The report by Beyrer and his colleagues highlighted evidence of racial discrimination in incarceration rates for nonviolent drug offenses. For example, one in 13 black men between the ages of 30 and 34 were in prison in 2011 compared with one in 36 Hispanic and one in 90 white males, despite the fact there was similar prevalence of drug use between these three groups.

There are a number of ways that “excessive use of incarceration,” as the report stated, can have public health harms. For one, the rates of HIV, HCV, hepatitis B virus and tuberculosis are between two and 10 times higher in prisons than in the community, and these diseases can spread between prisoners, for example through injection drug use, which can occur despite restrictions.

When people go to prison, it can have public health effects on the community they come from. “One implication of removing a lot of men from the community is that you destabilize the sexual relationships [which can lead to] concurrent partnerships and high-risk partnerships,” Cooper said.

Could the U.S. decriminalize minor drug offenses?

One of the key recommendations of the new report is to decriminalize minor, nonviolent drug offenses, which includes use, possession and petty sale. The report points to evidence from European countries. After decriminalizing minor drug offenses and scaling up HIV prevention services, Portugal reduced its rates of incarceration and HIV and did not see an increase in rates of drug use.

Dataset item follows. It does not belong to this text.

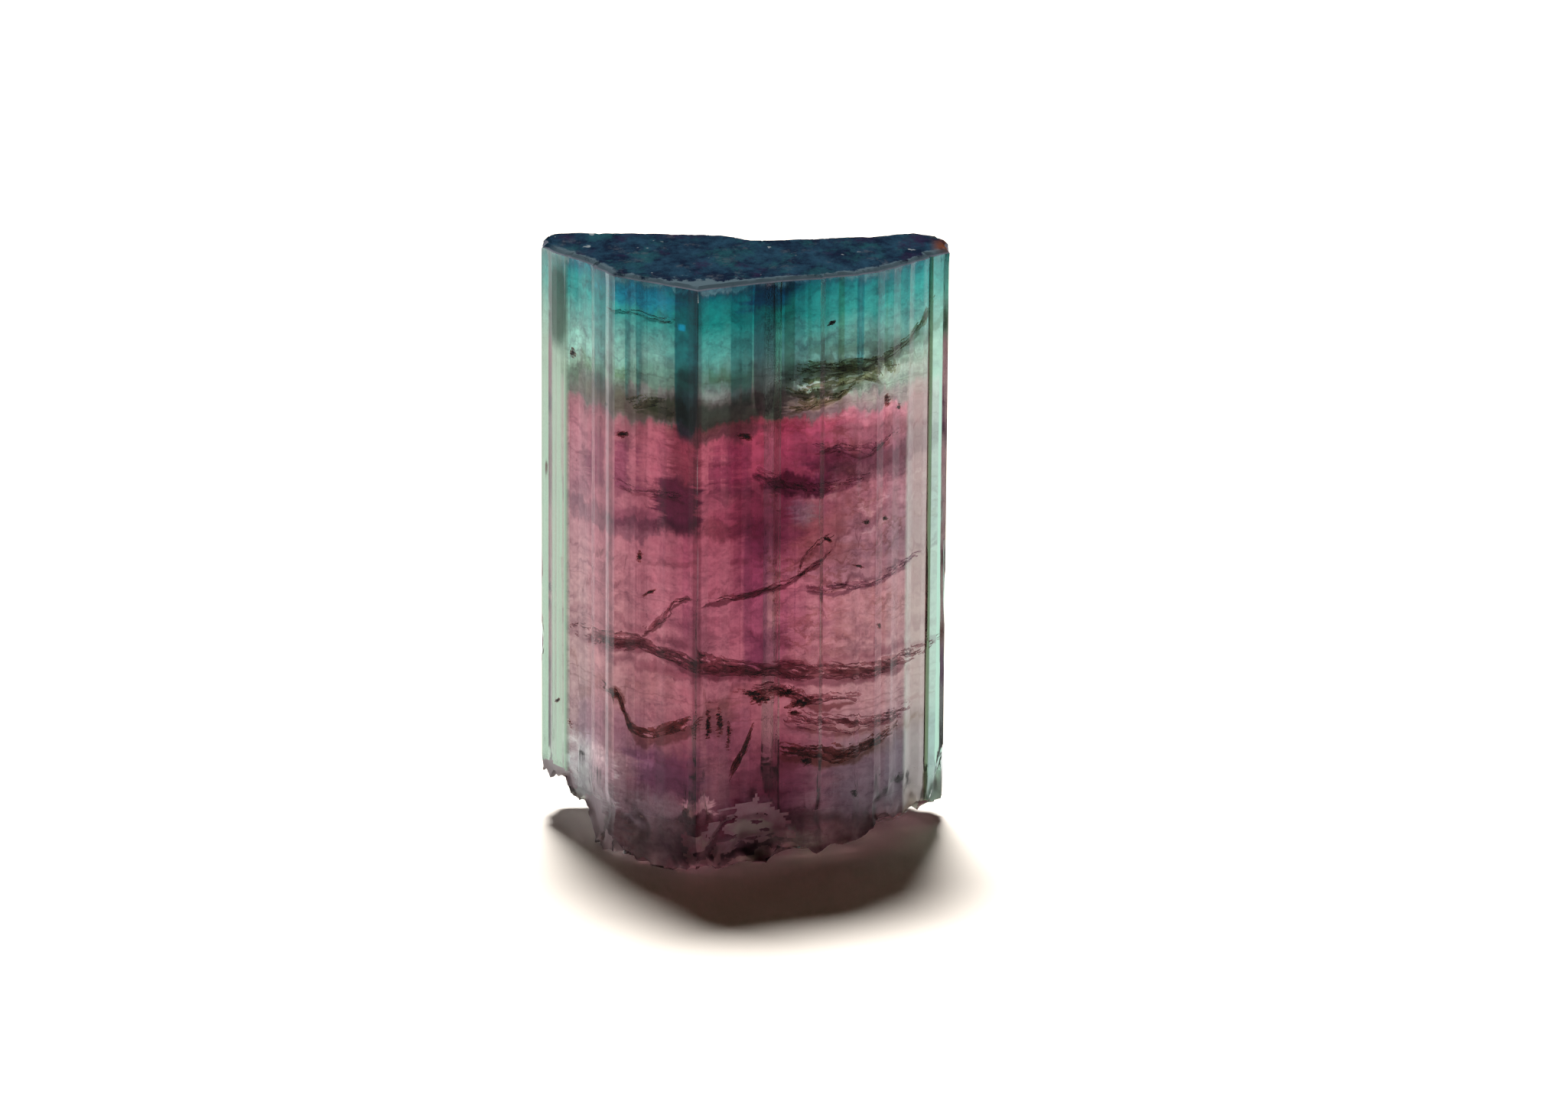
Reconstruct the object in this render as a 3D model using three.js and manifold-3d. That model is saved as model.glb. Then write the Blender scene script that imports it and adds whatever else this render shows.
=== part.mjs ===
// Watermelon tourmaline crystal: a stubby, three-sided prism with rounded sides, fine ribs
// along its length, a flat end face on top and a broken foot.
// Millimetres, +Z up along the crystal's length. The origin is the middle of the flat foot.
// +X is to the right as the sharp front edge, on the -Y side, faces the viewer.
import * as THREE from 'three';
import { mergeVertices } from 'three/addons/utils/BufferGeometryUtils.js';
import Module from 'manifold-3d';

const wasm = await Module();
wasm.setup();

// driving dimensions
const height = 23.4; // foot to end face
const halfWidth = 8.0; // side corner to middle
const frontReach = 5.35; // front edge to middle
const rimWear = 0.16; // worn bevel round the end face
const ribSpacing = 0.44; // fine ribs along the prism's sides
const ribDepth = 0.045;
const footMargin = 1.2; // prism left below the foot before it is broken off
const footCell = 0.5; // facets of the broken foot
const footRoughness = 0.16;
const footLand = 2.6; // radius of the flat middle that the crystal rests on

// plan of the prism, from the left corner round the front edge and the right corner to the back
const leftCorner = [-halfWidth, 2.75];
const frontEdge = [-1.75, -frontReach];
const rightCorner = [halfWidth, 2.15];
const plan = [
  leftCorner, [-7.35, 1.5],
  [-7.04, 1.05], [-6.82, 0.93], [-6.85, 0.76], // groove between the left strip and the left side
  [-6.2, -0.15], [-5.6, -1.5], [-5.0, -2.75], [-3.75, -3.72], [-2.55, -4.68],
  frontEdge,
  [-0.85, -4.76], [0.35, -4.02], [0.95, -3.7], [2.0, -3.26], [2.95, -2.95],
  [3.15, -2.74], [3.65, -2.5], [4.4, -2.2], [4.6, -1.98], [5.2, -1.58], [5.8, -0.83], [6.45, 0.05],
  [7.2, 1.2], [7.1, 1.42], [7.36, 1.45], // groove between the right side and the right strip
  rightCorner,
  [7.97, 3.9], [7.57, 4.8], [6.65, frontReach], [5.9, 5.1], [4.95, 4.55], [4.3, 4.58], [3.2, 4.25],
  [2.0, 4.0], [1.4, 3.82], [0.85, 3.73], [0.4, 3.86], [-0.05, 4.14], [-0.9, 4.62], // re-entrant back
  [-1.65, 4.75], [-2.55, 4.8], [-3.55, 4.9], [-5.4, 4.92], [-6.5, 4.96], [-7.3, 4.85], [-7.65, 4.62],
  [-7.88, 4.25], [-halfWidth, 3.7],
];

// places where the foot broke higher than its resting face: centre, reach, rise and width of the step
const footLedges = [
  { x: -9.5, y: 2.4, reach: 2.9, rise: 2.15, step: 0.7 }, // left corner
  { x: -9.5, y: 2.2, reach: 4.1, rise: 1.4, step: 0.9 },
  { x: 9.5, y: -1.0, reach: 1.5, rise: 1.5, step: 7.0 }, // long slope under the right side
  { x: -1.0, y: -6.0, reach: 0.9, rise: 0.4, step: 1.2 }, // front edge
  { x: -5.0, y: -3.3, reach: 0.4, rise: 0.6, step: 0.5 },
  { x: 2.7, y: -3.6, reach: 1.0, rise: 0.6, step: 0.9 },
  { x: 1.4, y: 5.2, reach: 1.6, rise: 0.9, step: 1.0 }, // back groove
  { x: -4.6, y: 6.2, reach: 1.8, rise: 0.6, step: 1.2 },
  { x: 7.6, y: 6.2, reach: 1.8, rise: 1.6, step: 0.9 },
];

// flakes broken off the edges: centre, half sizes along x, y and z, and turn about z in degrees
const chips = [
  { at: [0.75, -5.15, 0.6], half: [2.7, 1.6, 2.6], turn: 31 }, // low on the front right side
  { at: [-2.4, -6.0, 0.9], half: [1.2, 1.0, 1.4], turn: -38 },
  { at: [-5.9, -2.5, 0.1], half: [1.0, 0.9, 1.0], turn: -60 },
  { at: [8.3, 2.1, 1.0], half: [0.7, 0.85, 2.75], turn: 30 }, // foot of the right strip
  { at: [-6.0, -1.0, height + 0.35], half: [0.5, 0.5, 0.65], turn: 20 }, // rim of the end face
  { at: [-8.35, 3.3, height + 0.5], half: [0.9, 1.3, 0.95], turn: 0 },
  { at: [8.4, 3.2, height + 0.55], half: [0.85, 1.6, 1.0], turn: 8 },
  { at: [0.8, 4.3, height + 0.3], half: [1.5, 0.9, 0.6], turn: 0 },
  { at: [7.6, 5.6, height + 0.4], half: [1.2, 0.8, 1.1], turn: -30 },
  { at: [8.35, 2.2, 9.3], half: [0.45, 0.4, 1.9], turn: 20 }, // bruises down the side corners
  { at: [-8.3, 2.6, 7.4], half: [0.4, 0.5, 1.3], turn: 10 },
  { at: [7.9, 5.6, 10.5], half: [0.7, 0.6, 3.2], turn: 30 },
];

// A repeatable number from -1 to 1 for each index.
function jitter(index) {
  const wave = Math.sin(index * 12.9898) * 43758.5453;
  return 2 * (wave - Math.floor(wave)) - 1;
}

// The plan with ribs standing in and out of each side.
function ribbedPlan(corners) {
  const points = [];
  corners.forEach((corner, side) => {
    const from = new THREE.Vector2(...corner);
    const to = new THREE.Vector2(...corners[(side + 1) % corners.length]);
    const along = to.clone().sub(from);
    const ribs = Math.floor(along.length() / ribSpacing);
    const outward = new THREE.Vector2(along.y, -along.x).normalize();
    points.push(from);
    for (let rib = 1; rib < ribs; rib += 1) {
      const depth = ribDepth * (rib % 2 ? -1 : 0.5) * (1 + 0.5 * jitter(side * 7 + rib));
      points.push(from.clone().addScaledVector(along, rib / ribs).addScaledVector(outward, depth));
    }
  });
  return points;
}

// A closed solid from a closed geometry, by its shared corners alone.
function solidOf(geometry) {
  geometry.deleteAttribute('normal');
  geometry.deleteAttribute('uv');
  const merged = mergeVertices(geometry, 1e-4);
  return new wasm.Manifold(new wasm.Mesh({
    numProp: 3,
    vertProperties: new Float32Array(merged.attributes.position.array),
    triVerts: new Uint32Array(merged.index.array),
  }));
}

function geometryOf(solid) {
  const mesh = solid.getMesh();
  const geometry = new THREE.BufferGeometry();
  geometry.setAttribute('position', new THREE.BufferAttribute(mesh.vertProperties, 3));
  geometry.setIndex(new THREE.BufferAttribute(mesh.triVerts, 1));
  return geometry;
}

// The ribbed prism, worn at the rim of its end face.
function prism() {
  const geometry = new THREE.ExtrudeGeometry(new THREE.Shape(ribbedPlan(plan)), {
    depth: height + footMargin - 2 * rimWear,
    bevelSize: rimWear,
    bevelOffset: -rimWear,
    bevelThickness: rimWear,
    bevelSegments: 1,
  });
  geometry.translate(0, 0, rimWear - footMargin);
  return solidOf(geometry);
}

// How high the foot is broken at a place: its ledges, roughened towards the sides, and 0 between them.
function footRise(x, y) {
  let rise = 0;
  footLedges.forEach((ledge) => {
    const distance = Math.hypot(x - ledge.x, y - ledge.y);
    const share = 1 - THREE.MathUtils.smoothstep(distance, ledge.reach, ledge.reach + ledge.step);
    rise = Math.max(rise, ledge.rise * share);
  });
  const grain = Math.sin(2.9 * x + 1.3 * y) + Math.sin(1.7 * x - 3.6 * y + 1) + Math.sin(5.1 * y + 4.3 * x);
  const outer = THREE.MathUtils.smoothstep(Math.hypot(x, y), footLand, 1.4 * footLand);
  return Math.max(0, rise + outer * footRoughness * (grain - 0.4));
}

// What broke away below the foot.
function footBreak() {
  const width = 2 * halfWidth + 2;
  const depth = 2 * frontReach + 2;
  const thickness = 2 * footMargin;
  const across = Math.round(width / footCell);
  const back = Math.round(depth / footCell);
  const geometry = new THREE.BoxGeometry(width, depth, thickness, across, back, 1);
  geometry.translate(0, 0, -thickness / 2);
  const position = geometry.attributes.position;
  for (let i = 0; i < position.count; i += 1) {
    if (position.getZ(i) > -thickness / 2) {
      position.setZ(i, footRise(position.getX(i), position.getY(i)));
    }
  }
  return solidOf(geometry);
}

function chip({ at, half, turn }, index) {
  const geometry = new THREE.IcosahedronGeometry(1, 1);
  geometry.rotateX(index);
  geometry.scale(...half);
  geometry.rotateZ(THREE.MathUtils.degToRad(turn));
  geometry.translate(...at);
  return solidOf(geometry);
}

function crystalGeometry() {
  let solid = prism().subtract(footBreak());
  chips.forEach((flake, index) => {
    solid = solid.subtract(chip(flake, index));
  });
  return geometryOf(solid);
}

const tourmaline = new THREE.MeshStandardMaterial({ color: 0xa8586c, roughness: 0.12, metalness: 0 });
const crystal = new THREE.Mesh(crystalGeometry(), tourmaline);
crystal.name = 'tourmaline_crystal';

const model = new THREE.Group();
model.add(crystal);

export default model;
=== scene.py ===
import math
import random

import bmesh
import bpy
from mathutils import Matrix, Vector, noise
from mathutils.bvhtree import BVHTree
from mathutils.kdtree import KDTree


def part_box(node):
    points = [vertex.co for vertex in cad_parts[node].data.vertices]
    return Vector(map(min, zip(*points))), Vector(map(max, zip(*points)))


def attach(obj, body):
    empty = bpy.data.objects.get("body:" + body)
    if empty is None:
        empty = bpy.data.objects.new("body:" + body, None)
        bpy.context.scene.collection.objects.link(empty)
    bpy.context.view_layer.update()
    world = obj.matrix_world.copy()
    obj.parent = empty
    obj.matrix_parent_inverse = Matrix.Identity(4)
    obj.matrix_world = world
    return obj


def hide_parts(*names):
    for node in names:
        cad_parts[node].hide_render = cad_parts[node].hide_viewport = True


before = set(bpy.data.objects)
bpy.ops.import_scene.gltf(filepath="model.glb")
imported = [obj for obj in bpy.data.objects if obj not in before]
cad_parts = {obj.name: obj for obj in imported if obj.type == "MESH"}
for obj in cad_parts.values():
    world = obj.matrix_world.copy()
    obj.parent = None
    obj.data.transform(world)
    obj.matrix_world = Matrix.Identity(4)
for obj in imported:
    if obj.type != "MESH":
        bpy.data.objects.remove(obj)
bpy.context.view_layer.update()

mm = 0.001
scene = bpy.context.scene
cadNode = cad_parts["tourmaline_crystal"]
crystalLow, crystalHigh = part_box("tourmaline_crystal")
crystalHeight = crystalHigh.z / mm


def newObject(name, shape):
    # a bmesh becomes a finished piece at the origin
    data = bpy.data.meshes.new(name)
    shape.to_mesh(data)
    shape.free()
    thing = bpy.data.objects.new(name, data)
    scene.collection.objects.link(thing)
    return thing


def smoothStep(low, high, value):
    share = min(1.0, max(0.0, (value - low) / (high - low)))
    return share * share * (3 - 2 * share)


# the body of the crystal, cut from the CAD solid into fine cells and ribbed along its length

bodyShape = {
    "planCell": 0.13,  # mm between the cuts along x and y
    "lengthCell": 0.6,  # and along z
    "footCell": 0.15,  # mm between the cuts along z near the foot
    "ribDepth": 0.035,  # mm, as all depths here
    "ribsPerMm": 1.7,
    "fineRibDepth": 0.007,
    "fineRibsPerMm": 6.0,
    "pitDepth": 0.05,  # shallow pits in the end face
    "rimBand": 0.2,  # no ribs this close under the end face
    "endFaceDepth": 0.7,  # chips of the rim within this depth count as end face
    "footRoughness": 0.06,  # depth of the grain in the foot's underside
    "footWear": 0.22,  # shallow flakes lost from the walls near the foot
    "footWearTop": 3.4,
    "restGap": 0.02,  # what lies lower rests on the floor and stays flat
    "smoothTop": 2.6,  # the foot is smoothed up to here, this many times
    "smoothTurns": 4,
    "brokenTilt": -0.4,  # faces that look down more than this are broken ones
    # frosted scars on the front: middle and half sizes in mm, and turn about z in degrees
    "scars": [
        ((0.75, -5.15, 0.6), (2.8, 1.7, 2.7), 31),
        ((-2.4, -6.0, 0.9), (1.3, 1.1, 1.5), -38),
        ((-5.9, -2.5, 0.1), (1.1, 1.0, 1.1), -60),
        ((-7.6, 1.6, 2.1), (1.3, 2.2, 0.45), 0),
        ((-6.0, -0.8, 1.0), (1.0, 1.7, 0.9), -55),
    ],
    "scarEdge": (0.12, 0.22),  # how far its edge wanders, in broad waves and in thin layers
    "creaseAngle": 40,  # degrees, sharper edges aren't smoothed over
}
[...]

There is already some evidence decriminalization is at least possible in the United States.

There are four states that have decriminalized possession of cannabis, Beyrer said , and in these states, the rates of young people — and disproportionately black and Latino youth — going to jail and getting a criminal record will probably decrease.

“As so often happens in the U.S., it is harder to do things at a federal policy level particularly in areas where there is social and political controversy, and the states are often the innovators,” he added.

The recommendations in the report are “basically long overdue,” said Dr. Don Des Jarlais, professor of psychiatry and preventive medicine at the Icahn School of Medicine at Mount Sinai, who was not involved in the new report.

“We should not criminalize personal drug use and put users in prison. We’ve known that for quite a while, there is mounting evidence, that it is not a protective policy for dealing with individual drug users…it is not a cure and creates many social problems,” Des Jarlais said.

Although it would represent a big shift in the criminal justice system, Des Jarlais thinks it is possible to decriminalize minor drug offenses and it would save money and allow law enforcement to focus on much more serious crimes.

Even without a change at the federal level, it could still be possible to reduce the number of arrests for minor drug offenses.

“Officers have a tremendous amount of discretion in terms of how they choose to enforce laws on the book so police departments can deprioritize enforcing drug laws or to prioritize collaborating with drug treatment programs so instead of arresting people, they make sure that people who use illegal drugs are connected to public health programs and services,” Cooper said. These changes come from above, from shifts in policy at the police commissioner and local government levels, she added.

The impact of this report

The report could have a number of effects on drug policy, including increasing awareness in the public, among voters and among social movements, including Black Lives Matter, Cooper said.

Although the United States, and in particular the current Congress, is “relatively impervious to international guidelines,” the report comes at an important time, before the U.N. General Assembly Special Session.

“I think the U.N. General Assembly can have a very powerful effect in terms of setting standards and providing guidance for member states,” Cooper said.